Jane Garvey: A Steep Climb At The Faa

But her methodical approach is reforming the FAA

When Jane F. Garvey took charge of the Federal Aviation Administration last summer, she stepped into a bunker of former military flyboys more interested in promoting the airline industry than in policing it. "I was hoping they would salute," Garvey says with a laugh. "They've disappointed me."

Although Garvey has kept her sense of humor, the problems besetting the FAA are no laughing matter. She is struggling to overhaul an agency with a hidebound managerial culture, aging air traffic control equipment, and too few resources. At the same time, the explosion in air travel is making the skies seem scarier these days.

Not that she hasn't had some success. On June 15, she nailed down a five-year contract with air traffic controllers that will boost their numbers and increase pay for those who cut down on errors in the most stressful towers. That could help the FAA entice controllers to take hard-to-fill jobs in the busiest airports.

"Jane Garvey did something no other administrator had done: She listened to controller concerns," Michael P. McNally, president of the National Air Traffic Controllers, said after the new contract was announced.

Garvey, 54, can use all the goodwill she can find. Her immediate challenge: Fill critical slots that have been vacant for almost a year, including the No.2 position at the agency. The gaps in personnel frustrate safety groups, the aviation industry, and Garvey herself. "Frankly, it's difficult to attract good industry people for what we can pay," she says, adding that the FAA's sorry reputation doesn't help.

Then there's a long overdue equipment modernization problem. In June, radar systems lost Air Force One and Air Force Two in the same week. Then, days later, Air Force Two again. The incidents followed reports that two commercial jets had nearly collided over New York's LaGuardia Airport. Still, Garvey says she's having trouble getting more money from Congress, which is among the FAA's toughest critics.

GROUNDED. Garvey's progress has been slow, but she's picking up speed. Following through on her goal to stress safety as a top priority, she grounded thousands of Boeing 737s on Mother's Day to inspect the wings for faulty wiring after inspectors found worn fuel tank wires on a handful of jets.

She has also changed the agency's system for conducting inspections. In the past, FAA inspectors routinely checked jets for mechanical problems. Under a new program, inspectors will be assigned to specific airlines and will be charged with monitoring not just a jet's mechanics, but the company's entire safety and maintenance system. Inspectors will evaluate how airlines maintain their planes instead of simply checking to make sure a jet's wing flaps work properly. And Garvey has teamed up with the industry to implement an alarm system that will warn pilots if, for example, they're about to fly into the side of a mountain.

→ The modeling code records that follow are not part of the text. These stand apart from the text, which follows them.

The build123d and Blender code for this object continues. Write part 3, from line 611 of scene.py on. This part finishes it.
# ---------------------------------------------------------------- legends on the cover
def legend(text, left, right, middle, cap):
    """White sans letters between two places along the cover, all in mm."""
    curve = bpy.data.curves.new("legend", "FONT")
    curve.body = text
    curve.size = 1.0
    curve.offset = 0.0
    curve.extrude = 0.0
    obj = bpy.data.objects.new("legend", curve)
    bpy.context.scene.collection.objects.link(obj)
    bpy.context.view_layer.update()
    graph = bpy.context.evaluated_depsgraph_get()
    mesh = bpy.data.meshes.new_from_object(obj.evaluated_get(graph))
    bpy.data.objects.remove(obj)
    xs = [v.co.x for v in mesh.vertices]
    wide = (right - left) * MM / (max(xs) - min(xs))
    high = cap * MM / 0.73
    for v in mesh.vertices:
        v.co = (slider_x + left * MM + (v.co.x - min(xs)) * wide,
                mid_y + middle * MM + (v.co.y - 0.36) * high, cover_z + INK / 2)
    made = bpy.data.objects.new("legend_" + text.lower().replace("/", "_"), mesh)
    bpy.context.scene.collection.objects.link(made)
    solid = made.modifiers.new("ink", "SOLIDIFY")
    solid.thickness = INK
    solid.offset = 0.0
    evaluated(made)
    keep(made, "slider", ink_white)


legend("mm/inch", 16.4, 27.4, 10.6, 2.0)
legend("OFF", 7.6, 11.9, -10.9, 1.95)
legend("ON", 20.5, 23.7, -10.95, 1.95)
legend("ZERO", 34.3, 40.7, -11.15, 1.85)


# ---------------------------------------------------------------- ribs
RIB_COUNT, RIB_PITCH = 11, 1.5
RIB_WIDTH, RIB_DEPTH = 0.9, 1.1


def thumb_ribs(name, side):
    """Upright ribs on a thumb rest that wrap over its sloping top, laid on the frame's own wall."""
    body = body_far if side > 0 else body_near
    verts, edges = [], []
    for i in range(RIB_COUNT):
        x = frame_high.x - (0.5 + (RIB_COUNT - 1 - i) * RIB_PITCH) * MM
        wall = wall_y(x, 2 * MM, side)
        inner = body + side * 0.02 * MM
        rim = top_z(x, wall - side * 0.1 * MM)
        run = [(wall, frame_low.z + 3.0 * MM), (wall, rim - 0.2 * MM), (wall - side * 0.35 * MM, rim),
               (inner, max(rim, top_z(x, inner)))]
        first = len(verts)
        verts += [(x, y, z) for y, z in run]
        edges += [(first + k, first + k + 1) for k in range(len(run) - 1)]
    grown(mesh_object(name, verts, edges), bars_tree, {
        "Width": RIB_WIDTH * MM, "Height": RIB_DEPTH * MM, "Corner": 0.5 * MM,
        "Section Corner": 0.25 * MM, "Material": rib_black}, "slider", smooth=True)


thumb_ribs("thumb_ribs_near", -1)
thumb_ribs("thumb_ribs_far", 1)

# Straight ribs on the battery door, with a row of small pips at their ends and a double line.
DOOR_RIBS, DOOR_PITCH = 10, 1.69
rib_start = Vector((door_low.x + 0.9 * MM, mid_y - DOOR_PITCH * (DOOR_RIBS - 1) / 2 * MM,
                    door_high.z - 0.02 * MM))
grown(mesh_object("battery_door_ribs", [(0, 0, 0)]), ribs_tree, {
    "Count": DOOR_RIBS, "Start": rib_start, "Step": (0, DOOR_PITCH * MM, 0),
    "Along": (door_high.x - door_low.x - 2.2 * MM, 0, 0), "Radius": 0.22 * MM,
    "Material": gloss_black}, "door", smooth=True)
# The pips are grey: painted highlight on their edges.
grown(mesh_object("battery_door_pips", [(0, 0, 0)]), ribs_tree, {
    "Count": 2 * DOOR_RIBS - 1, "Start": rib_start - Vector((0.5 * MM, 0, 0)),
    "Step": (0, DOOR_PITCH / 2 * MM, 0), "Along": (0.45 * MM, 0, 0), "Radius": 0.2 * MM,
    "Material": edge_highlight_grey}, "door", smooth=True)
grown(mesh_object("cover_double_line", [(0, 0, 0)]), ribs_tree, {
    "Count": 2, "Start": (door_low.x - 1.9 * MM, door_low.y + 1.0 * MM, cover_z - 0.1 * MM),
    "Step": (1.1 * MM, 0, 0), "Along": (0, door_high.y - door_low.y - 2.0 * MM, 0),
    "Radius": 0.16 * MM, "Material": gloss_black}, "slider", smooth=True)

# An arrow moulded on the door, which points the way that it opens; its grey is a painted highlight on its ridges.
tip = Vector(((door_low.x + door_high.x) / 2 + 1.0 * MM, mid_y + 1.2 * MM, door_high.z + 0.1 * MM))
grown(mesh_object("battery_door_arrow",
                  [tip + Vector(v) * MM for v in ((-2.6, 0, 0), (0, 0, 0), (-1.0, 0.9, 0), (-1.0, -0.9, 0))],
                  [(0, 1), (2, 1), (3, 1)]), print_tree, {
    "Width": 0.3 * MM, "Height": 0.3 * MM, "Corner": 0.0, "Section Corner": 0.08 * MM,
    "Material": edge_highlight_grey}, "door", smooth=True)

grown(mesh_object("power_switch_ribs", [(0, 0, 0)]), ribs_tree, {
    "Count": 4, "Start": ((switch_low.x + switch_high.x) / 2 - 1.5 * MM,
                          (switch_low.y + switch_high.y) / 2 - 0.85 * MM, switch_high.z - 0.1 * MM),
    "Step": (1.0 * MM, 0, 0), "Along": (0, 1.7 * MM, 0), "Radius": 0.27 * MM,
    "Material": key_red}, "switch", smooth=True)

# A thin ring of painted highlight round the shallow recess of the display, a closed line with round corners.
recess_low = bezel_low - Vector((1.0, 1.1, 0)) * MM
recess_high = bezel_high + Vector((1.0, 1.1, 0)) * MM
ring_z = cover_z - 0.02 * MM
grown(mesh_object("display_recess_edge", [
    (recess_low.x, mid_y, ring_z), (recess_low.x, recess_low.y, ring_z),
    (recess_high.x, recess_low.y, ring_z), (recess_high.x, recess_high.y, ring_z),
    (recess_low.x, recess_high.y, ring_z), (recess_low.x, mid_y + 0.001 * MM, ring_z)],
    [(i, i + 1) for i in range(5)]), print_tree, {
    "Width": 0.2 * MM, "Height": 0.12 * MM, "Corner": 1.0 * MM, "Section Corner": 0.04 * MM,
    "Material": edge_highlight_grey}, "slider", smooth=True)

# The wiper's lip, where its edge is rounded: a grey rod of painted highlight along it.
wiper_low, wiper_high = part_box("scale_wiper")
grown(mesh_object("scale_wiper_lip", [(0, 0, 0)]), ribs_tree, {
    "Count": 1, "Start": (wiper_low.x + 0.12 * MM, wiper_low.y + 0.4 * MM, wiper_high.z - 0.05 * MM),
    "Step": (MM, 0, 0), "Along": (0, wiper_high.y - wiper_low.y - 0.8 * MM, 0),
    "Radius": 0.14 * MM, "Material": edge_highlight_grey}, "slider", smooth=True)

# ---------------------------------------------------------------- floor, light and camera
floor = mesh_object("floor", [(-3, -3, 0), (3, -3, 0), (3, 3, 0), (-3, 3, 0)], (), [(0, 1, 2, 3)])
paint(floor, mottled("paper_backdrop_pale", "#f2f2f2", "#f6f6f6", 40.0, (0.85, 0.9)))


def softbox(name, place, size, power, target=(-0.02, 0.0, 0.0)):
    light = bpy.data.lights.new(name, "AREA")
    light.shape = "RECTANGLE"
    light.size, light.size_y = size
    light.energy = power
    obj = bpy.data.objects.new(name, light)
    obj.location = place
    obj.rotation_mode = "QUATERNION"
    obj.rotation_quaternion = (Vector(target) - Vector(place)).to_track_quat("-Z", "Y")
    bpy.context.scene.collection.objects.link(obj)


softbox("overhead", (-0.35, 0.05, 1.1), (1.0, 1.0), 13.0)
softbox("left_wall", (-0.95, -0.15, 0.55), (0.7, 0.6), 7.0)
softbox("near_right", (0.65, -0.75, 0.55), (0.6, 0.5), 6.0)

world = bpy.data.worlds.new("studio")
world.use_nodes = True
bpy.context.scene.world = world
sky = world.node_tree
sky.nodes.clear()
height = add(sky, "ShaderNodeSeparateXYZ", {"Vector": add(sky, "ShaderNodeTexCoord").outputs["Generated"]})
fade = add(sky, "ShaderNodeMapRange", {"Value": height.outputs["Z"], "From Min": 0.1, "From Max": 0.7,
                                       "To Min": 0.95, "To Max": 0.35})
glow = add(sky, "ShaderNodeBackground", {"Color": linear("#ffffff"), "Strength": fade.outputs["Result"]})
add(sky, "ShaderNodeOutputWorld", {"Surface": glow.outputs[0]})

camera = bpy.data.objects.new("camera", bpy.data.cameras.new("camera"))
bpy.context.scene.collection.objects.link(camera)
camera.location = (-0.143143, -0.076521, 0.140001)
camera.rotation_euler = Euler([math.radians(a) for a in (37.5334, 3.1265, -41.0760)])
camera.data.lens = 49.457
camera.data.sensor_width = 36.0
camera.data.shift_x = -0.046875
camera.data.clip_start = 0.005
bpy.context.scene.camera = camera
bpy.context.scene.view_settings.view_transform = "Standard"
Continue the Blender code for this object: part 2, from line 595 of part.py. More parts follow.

Garvey, who has served as director of the Massachusetts public works department and acting head of the Federal Highway Administration, is methodically dispelling the early perception that she wasn't up to the FAA's top job. She figures bold actions--like ordering rudder assembly inspections of 1,500 Boeing Co. jetliners on June 15--will eventually silence critics. "If I'm not sure about something or something instinctively or intuitively doesn't seem right, I'll check it out. I don't think I've made one decision yet that's been based [solely] on the recommendations of one or two people," Garvey says.

TOO COZY? One reason for her positive reviews is her prodigious use of a low-tech device--the telephone. The open lines have even endeared her to the National Transportation Safety Board, long critical of the FAA's deferential attitude toward the industry it is supposed to monitor. "Before Jane got there, I'm not sure the communication was the best between the two agencies," says Peter Goelz, NTSB managing director, with no small degree of understatement. It hasn't hurt that she has become fast friends with Goelz, who also has roots in New England.

Garvey's keep-in-touch style is winning points with the industry, too. During May's 737 inspections, she headed off complaints that she was too hard on airlines. "Jane Garvey is very careful to communicate and coordinate and give us a chance to respond," says Chester "Chet" Ekstrand, Boeing's chief lobbyist.

Garvey's outreach to industry has been jarring for some, particularly because the FAA's pro-airline sympathies have long riled critics. But that hasn't stopped her from bonding with Carol B. Hallett, president of the Air Transport Assn., which represents the nation's major carriers. And in her speeches, Garvey promises to work closely with industry. "Excuse me, but that's not the problem," says Mary Schiavo, a former Transportation Dept. inspector general who quit in 1996 in protest over lax standards at the FAA.

Nevertheless, Schiavo credits Garvey with fighting strong headwinds that make any change at the FAA difficult. To help clear more cobwebs, Garvey hopes to name a deputy later this summer. "You've got people there burrowed in the hallways," says one industry observer. And they've outlasted many previous FAA heads who failed to shake up the place. Good thing Garvey has four years left. She'll need every minute.